More than three weeks after the shock from the coronavirus outbreak resulted in an across-the-board sell-off in U.S. stocks and other risk assets, several indexes are back at record levels. This sharp V pattern repeats the experience of two other unanticipated shocks in the last six months: the September attack on Saudi Arabian oil production that took out half of daily output and the January U.S. missile attack that killed a senior Iranian general. It is a pattern that illustrates the now deeply ingrained investor conditioning of “buy the dip” in the fear of missing out on yet another profitable opportunity.

The similarities also go well beyond what has transpired in terms of prices. They also involve the signals sent by central banks.  Accompanied by a supportive economic narrative, this has reinforced the notion that this is yet another shock that is temporary, containable and quickly reversible. Yet the markets have yet to internalize an important difference: This shock is taking longer to reverse itself on the ground, and the longer that persists, the deeper and the broader the economic damage.

After declines of 2.5 percent between Jan. 23 and Jan. 27 and 1.8 percent on the last day of the month — both due to coronavirus concerns — the S&P 500 Index roared back to a record close at the end of last week. The Dow Jones Industrial Average and the Nasdaq stock indexes have behaved similarly, as have many others around the world.

This “V” pattern has been mirrored in the VIX, the volatility index that is often referred to as a gauge of market fear. It spiked to 18.5 and again 19.5 before declining steadily to close at less than 14 on Friday. The pattern has been less pronounced, however, when it comes to the behavior of yields on U.S. Treasuries and is almost absent for many segments of the commodities markets. This sheds light on the influence of central banks on both the price behavior and underlying investor conditioning in the markets.

As in the case of other shocks in recent years, the initial coronavirus sell-off prompted central banks to signal their awareness of the heightened risk to growth and their readiness to provide stimulus should this risk translate into growth weakness. This was particularly the case for the People’s Bank of China and the Federal Reserve. Both signaled that they were monitoring developments carefully, reinforced their commitment to timely policy responsiveness and, in the case of the PBOC, loosened monetary policy through both lower interest rates and huge direct provision of liquidity.

Interestingly, the consensus economic narrative has also embraced a V pattern for the growth impact, both within China and globally, despite the high level of uncertainty associated with the evolution of this particular shock. The result is a host of projections that incorporate lower growth this quarter followed by a rebound in the next one, with limited impact on the year as a whole. It is a pattern that both supports the market price action in stocks and, I suspect, is also heavily influenced by it.

The speed with which the economic consensus in the marketplace embraced the V raises interesting questions about the evolving nature of the relationship between analysts’ projections and market action. It could well be increasingly similar to the one with central banks, in which they have flipped from leading monetary policy to becoming more and more hostage to investor sentiment.

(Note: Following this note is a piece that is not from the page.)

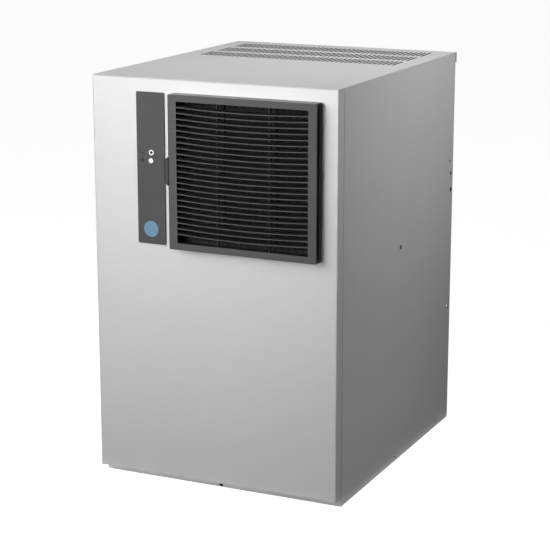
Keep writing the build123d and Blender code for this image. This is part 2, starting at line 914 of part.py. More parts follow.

This possible shift for economic analysts, as opposed to corporate ones, would be a new phenomenon. In the contrasting case of the Saudi attack, for example, they were initially a lot less optimistic than markets about a V when it came to restoring production. At that time, many of them cited the inherent uncertainties and the need to be cautious. Aramco, the Saudi oil company, subsequently surprised the vast majority of analysts with the speed with which it restored full production. This time around, the analysts — like the central banks — quickly mirrored the V market action notwithstanding what most would regard as even greater uncertainty.

Part of the growth reassurance that analysts were quick to provide may be due to the fact that the coronavirus outbreak did not produce a sudden stop like the one during the 2008 global financial crisis. But as I have argued earlier, this ignores a fundamental difference between financial sudden stops and economic ones.

Because they tend to impact the payments and settlement system, financial sudden stops are felt widely from day one. In contrast, economic sudden stops tend to be much more localized and then, over time, cascade gradually throughout the wider economy. That dynamic is playing out now.